那些素来就对我心怀嫉恨之人也只能权且按捺不动,静候一月之期的到来,届时,玄畿宫内免不了乌云蔽日,硝烟四起。举目望远,前方等待我的,将会是一场无比艰难的战役。
日光透进鎏金朱漆殿门,四整块玄色云纹地砖的距离,便再也止步不前。明黄色的帷幔重重叠叠垂落及地,越发显得整个大殿幽寂森凉,阴郁窒人。
“王妃……王妃……”
耳畔传来几声刻意压低了的低唤,我怔忡抬眸,回头循声望去,李亭海以袖掩面,正尴尬冲我使眼色。浑身一震,我陡然醒神,顾衍之的嗓音恰在此时突兀响起,“慕先生这几日伺候皇上伺候得太过劳心伤神了……”
他蹙起眉头,面带不悦,冷笑着看我,把一句话说得语重心长,颇带深意,像是终于抓住我的痛脚,忙不迭的冷嘲热讽,优哉游哉。
大风起兮云飞扬
一眼扫过殿前,重臣们或是靠着椅背闲闲饮茶,一副事不关己,己不劳心的慵然意态,或是面面相顾,悄声议论,不时偷偷拿眼来觑。唯有一人,自始至终饶有兴味看我,目中透出异样光辉,灼灼逼人。
抬眸怔怔与他对视,那人面色清淡,无波无澜,然而一双深眸温和专注,眉梢轻挑,竟似溢满笑意。面上微微一红,急忙调转目光避开他的凝视,心口怦怦急跳。
“虢州蝗灾,民不聊生,当地官府屡屡开仓赈济灾民,如今已是捉襟见肘,就快要自身难保了,户部到底在忙些什么?赈灾款项迟迟调拨不出,再这么拖下去,难道是想重现文帝九年的那场惨况吗?”顾衍之不假言辞,越发声色俱厉起来。
《漓国志·天朝》,卷六十一,曰:宣文九年六月,永济大旱,颗粒无收,饥民遍野。七月,蝗生,弥覆郊县,草木殆尽,受灾者数十万众。八月,蝗势连云障日,莫见其际,灾民弃田庐逃荒于道。朝廷遣使赈济,沿途屡见饥民易子而食,其景惨绝人寰。
心内一紧,我抿了抿唇,淡道,“顾大人未免有些言过其实了,据我所知,虢州前日曾经下过一场大雨,蝗势锐减,如今诸道转运使正督民捕蝗,交蝗一石给米三升,而这米么,正是当年蝗祸之后,先帝诏令各州府自岁贡中每年留出五十万担贮藏起来,以备饥年赈济之用。我说的对吗?”
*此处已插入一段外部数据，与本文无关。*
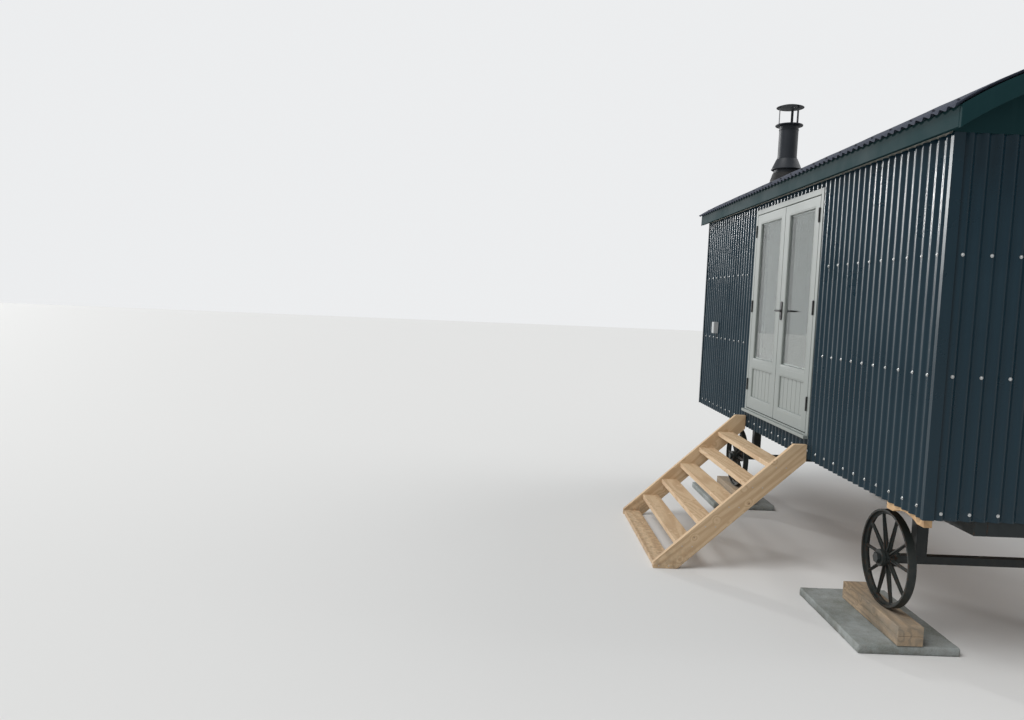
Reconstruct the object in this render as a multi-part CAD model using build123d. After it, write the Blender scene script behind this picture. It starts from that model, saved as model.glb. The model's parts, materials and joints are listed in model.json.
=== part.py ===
from build123d import *
import os
from math import asin, atan2, cos, degrees, radians, sin, sqrt, tan

os.makedirs("parts", exist_ok=True)

# Body of the hut: X runs along it, the doors face -Y, and Z = 0 is the ground under the stair's feet
hut_length = 4800.0
hut_width = 2290.0
floor_top = 1013.0
floor_thickness = 148.0
wall_thickness = 95.0

# Corrugated cladding
cladding_height = 2025.0
corrugation_pitch = 76.2
corrugation_depth = 19.0
cladding_thickness = 1.5
flashing_long_leg = 28.0
flashing_gable_leg = 60.0
flashing_thickness = 1.5

# Curved roof: its sheets and the boards under them lie in this many flats across the hut
roof_radius = 2238.0
roof_flats = 9
eave_rise = 105.0
eave_overhang = 90.0
gable_overhang = 150.0
roof_sheet_depth = 19.0
deck_depth = 90.0
fascia_height = 110.0
fascia_thickness = 25.0
fascia_projection = 55.0
bargeboard_depth = 98.0
bargeboard_thickness = 22.0
bargeboard_setback = 2.0
fit_gap = 0.3
cut_margin = 1.0

# Double door in the front wall
doorway_width = 1500.0
doorway_centre = 50.0
doorway_header = 49.0
frame_face = 45.0
frame_depth = 120.0
frame_projection = 6.0
door_stop = 14.0
sill_height = 34.0
sill_nose = 30.0
sill_nose_height = 24.0
door_thickness = 44.0
door_gap = 6.0
meeting_gap = 6.0
meeting_bevel = 2.0
stop_gap = 5.0
stile_width = 85.0
top_rail = 72.0
mid_rail = 75.0
mid_rail_rise = 447.0
bottom_rail = 95.0
glass_thickness = 20.0
glass_recess = 16.0
panel_thickness = 16.0
panel_recess = 12.0
panel_boards = 6
board_groove = 4.0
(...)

语毕,殿内鸦雀无声,静得落针可闻。所有人的目光一霎那全部集中过来,静静等候下文,这其中,有一心只想要看热闹的,也有略觉诧异,自心下暗中揣摩探究我的。
唇角轻挑,我微微冷笑,这人倒是很会抓住时机,已经按耐不住了么?历朝历代,户部一直都为太子掌管,如今趁着宣武帝称病休养闭门不出,太子缺阵,便迫不及待想向户部开刀,未免太过急进了一些。
“照慕先生的话,户部难道就一概不管也不顾了吗?”顾衍之拂袖起身,咬牙愤然看我。